Cost also needs to be read in layers. The apparent unit price may exclude screens, patches, packaging, inspection, or a special inner carton. A heavier canvas weight may increase fabric cost but reduce returns, while a sewn label may cost more than a print but remove print durability risk. The best quote is not the cheapest line item. It is the one where the factory has already priced the decoration method, the packing method, and the tolerance for the actual use case. That is how a buyer avoids a low quote that turns into a change-order problem after sample approval.
- Break lead time into sample, approval, bulk sewing, decoration, packing, and booking.
- Compare quotes on full landed scope, not bare ex-factory price.
- Treat lower unit cost with a heavier risk profile as a tradeoff, not a win by default.
Specification comparison for buyers
| Spec decision | Recommended option | When it fits | Buyer risk to check |
|---|---|---|---|
| Sourcing route | Bag factory with in-house sewing and printing | Best for recurring bulk orders that need one owner for fabric, stitching, and decoration | Confirm they do both operations in-house or control the subcontractor schedule and QC |
| Sourcing route | Trading company coordinating an audited bag factory | Useful when you need mixed bag styles or want one contact for multi-product programs | Watch for margin stacking, weaker process control, and vague answers on where the print is actually done |
| Sourcing route | Local decorator on imported blank bags | Works for small runs, regional events, or quick logo refreshes with low quantity risk | Make sure the blank bag quality is locked before decoration so the print shop does not inherit sewing defects |
| Logo placement | Front lower-center on the flat panel | Strong visibility at market stalls and easiest to align on a stable print zone | Avoid seams, flap edges, and zipper pulls that can distort the image or break registration |
| Logo placement | Side panel or gusset mark | Good when the front panel is interrupted by pockets, snaps, or heavy hardware | Check whether the logo stays visible when the bag is filled and worn over the shoulder |
| Decoration method | Screen print for one to two spot colors | Best for repeat programs, lower unit cost, and clean brand marks on canvas | Needs crisp artwork, stable fabric, and a proper cure to prevent rub-off |
| Decoration method | Woven patch or sewn label | Fits premium brand presentation, durability-focused programs, or textured logos | Higher piece cost and longer lead time, plus a need to control patch size and stitch density |
| MOQ strategy | Single body spec with limited logo variations | Good for distributors testing two markets or two design lines without splitting the order too far | Too many colorways or placements can push the factory into separate setups and raise the true MOQ |
Buyer checklist before sampling
- Define the bag size, closure type, strap width, and whether the messenger bag needs a flap, zipper under the flap, or both.

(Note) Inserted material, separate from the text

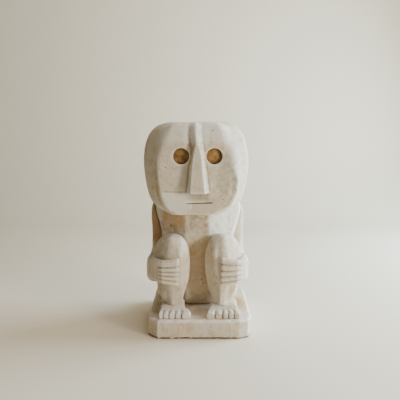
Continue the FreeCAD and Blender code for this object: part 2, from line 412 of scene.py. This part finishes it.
def stain_torso(piece):
    """Ochre on the belly, the breast and under the chin. The breast is dusky in the middle and rubbed clean
    on its left side."""
    points = points_of(piece)
    x, y, z = points.T
    in_front = ramp(y, -5, -15)
    patchy = 0.6 + 0.4 * ramp(lumps(points, 13, seed=25), -0.4, 0.4)
    belly = 0.62 * ramp(z, 200, 170) * (1 - 0.5 * ramp(z, 110, 60))
    under_chin = patchy * ramp(x, -16, -42) * ramp(z, 190, 215)
    breast = patchy * ramp(x, 24, 14) * (0.75 + 0.25 * ramp(z, 222, 238)) * ramp(z, 188, 200)
    breast *= ramp(lumps(points, 5, seed=26), -0.6, 0.5)
    foot_of_belly = 0.35 * ramp(z, 55, 50)
    store(piece, "stained", in_front * strongest(belly, under_chin, breast, foot_of_belly))
    mid_breast = in_front * ramp(np.abs(x + 2), 26, 18) * ramp(z, 196, 210)
    store(piece, "dark", 0.46 * mid_breast * (0.7 + 0.4 * lumps(points, 8, seed=27)))
    store(piece, "rubbed", ramp(x, 16, 28) * ramp(z, 186, 200))


def make_torso():
    """Trunk with a few scratches across the breast."""
    piece = skin(node_form("torso"), "torso_stone", *SKINS["torso"])
    points = points_of(piece)
    x, _, z = points.T
    # The right flank is pared away a little, so that the upper arm shows beside it
    points[:, 0] += 3 * ramp(x, -72, -86) * ramp(z, 176, 196) * ramp(z, 256, 244)
    set_points(piece, points)
    tool(piece, seed=21, uneven=0.8, cuts=0.4, cut_size=11, pits=46)
    points = points_of(piece)
    breast_front = -36
    draw = random.Random(28)
    for _ in range(9):
        start_x, start_z = draw.uniform(-20, 34), draw.uniform(196, 230)
        run, rise = draw.uniform(8, 16), draw.uniform(-9, -3)
        scratch = [(start_x, breast_front, start_z, 0.4), (start_x + run, breast_front, start_z + rise, 1.0)]
        stroke(points, scratch, 3.6, (0, -0.5, 0))
    set_points(piece, points)
    stain_torso(piece)
    return piece


# ---------------------------------------------------------------- head

def nose_and_ridge(form):
    """The long wedge nose, and the roof-shaped ridge that runs from it over the forehead."""
    wedge = []
    # height, foot and edge of the flat front on each side, front, face plate
    for z, right_foot, right_edge, left_edge, left_foot, front, face in (
        (NOSE_BOTTOM, -26.5, -18.8, 10.6, 19.0, -83.5, -60.5),
        (329.0, -22.0, -16.4, 5.8, 13.8, -75.5, -58.7),
        (356.0, -17.5, -13.5, 3.0, 10.0, -70.0, -56.6),
        (378.0, -14.0, -8.5, -3.5, 7.5, -65.5, -54.5),
    ):
        outline = (
            (right_foot, face), (right_edge, front), (left_edge, front),
            (left_foot, face), (left_foot, face + 14), (right_foot, face + 14),
        )
        wedge.append([Vector((x, y, z)) for x, y in outline])
    extruded(form, wedge)
    ridge = []
    # height, foot on each side, crest, how far forward the crest and the forehead are
    for z, right_foot, crest, left_foot, front, face in (
        (364.0, -15.0, -4.5, 8.0, -67.5, -56.0),
        (380.0, -20.0, -6.5, 7.0, -64.0, -54.3),
        (397.0, -23.0, -8.0, 6.0, -60.5, -52.6),
        (412.0, -23.0, -8.5, 5.5, -56.0, -48.6),
        (419.5, -20.0, -8.5, 4.0, -48.0, -41.0),
    ):
        outline = (
            (right_foot, face), (crest - 1.2, front), (crest + 1.2, front),
            (left_foot, face), (left_foot, face + 12), (right_foot, face + 12),
        )
        ridge.append([Vector((x, y, z)) for x, y in outline])
    extruded(form, ridge)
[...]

- Lock the canvas weight in GSM or oz before discussing logo size; a 12 oz bag behaves differently from a 16 oz bag during printing and wear.
- Choose one primary logo placement and one backup placement so the factory can quote without guessing at setup changes.
- Specify the print method by logo complexity, color count, and target quantity rather than asking the factory to suggest everything from scratch.
- State whether the bag must carry produce, jars, catalogs, or tablets, because load and structure affect seam allowance and strap reinforcement.
- Request a pre-production sample with the exact canvas, thread color, print position, and hardware finish.
- Approve artwork against a physical strike-off or sewn sample, not only a PDF proof on screen.
- Confirm carton count, inner packing, and whether the bag can be folded without creasing the logo panel.
- Ask for lead time by stage: fabric booking, sample, bulk sewing, decoration, packing, and inspection.
- Build the quote comparison around landed cost, not only unit price, by including packaging, freight mode, and any setup charges.
Factory quote questions to send
- What canvas weight do you recommend for this bag size and use case, and what is the exact GSM or ounce spec you will quote?
- Where exactly will you place the logo, and what print area in millimeters will you allow for the approved artwork?
- Which decoration method is included in the quote, and what changes in price if we move from one color to two colors or add a second placement?
- Is the sewing factory also handling printing, or are you subcontracting the decoration step?
- What is the MOQ per color and per print version, and how does the MOQ change if we split the order across two logo placements?
- What sample stage do you provide first: digital proof, strike-off, blank sample, or pre-production sample?
- What are your accepted tolerances for logo position, stitch alignment, and color variation versus the approved sample?
- How will the bags be packed for shipment, how many pieces per carton, and will you protect the logo panel from hard folds?
- What is the normal production lead time after sample approval, and what steps usually create delays?
- What commercial terms are included in the quote: artwork setup, plate or screen charges, testing, packing materials, and export documents?
Quality-control points to confirm
- Logo position should stay within the agreed tolerance from the centerline and from the top edge of the panel, with the measurement taken on a filled bag as well as a flat bag.
- The printed area should match the approved strike-off in color density, edge sharpness, and placement relative to seams, snaps, and pocket openings.
- Canvas weight, weave density, and handfeel should match the approved bulk material, with no substitution to a noticeably thinner or looser fabric.
- Stitching around strap anchors, flap edges, and gusset joins should be even, tight, and free of skipped stitches or loose thread tails.
- If the logo is screen printed, the ink must pass a rub test after full cure, with no sticky surface or visible transfer to packing tissue.
- If the bag uses a woven patch or sewn label, the patch edges should sit flat and the stitch line should not pucker the canvas.
- Hardware such as snaps, buckles, and adjusters should operate smoothly and should not crush or distort the logo area during normal use.
- Cartons should match the approved pack plan, with no folding method that creates permanent creases through the decorated panel.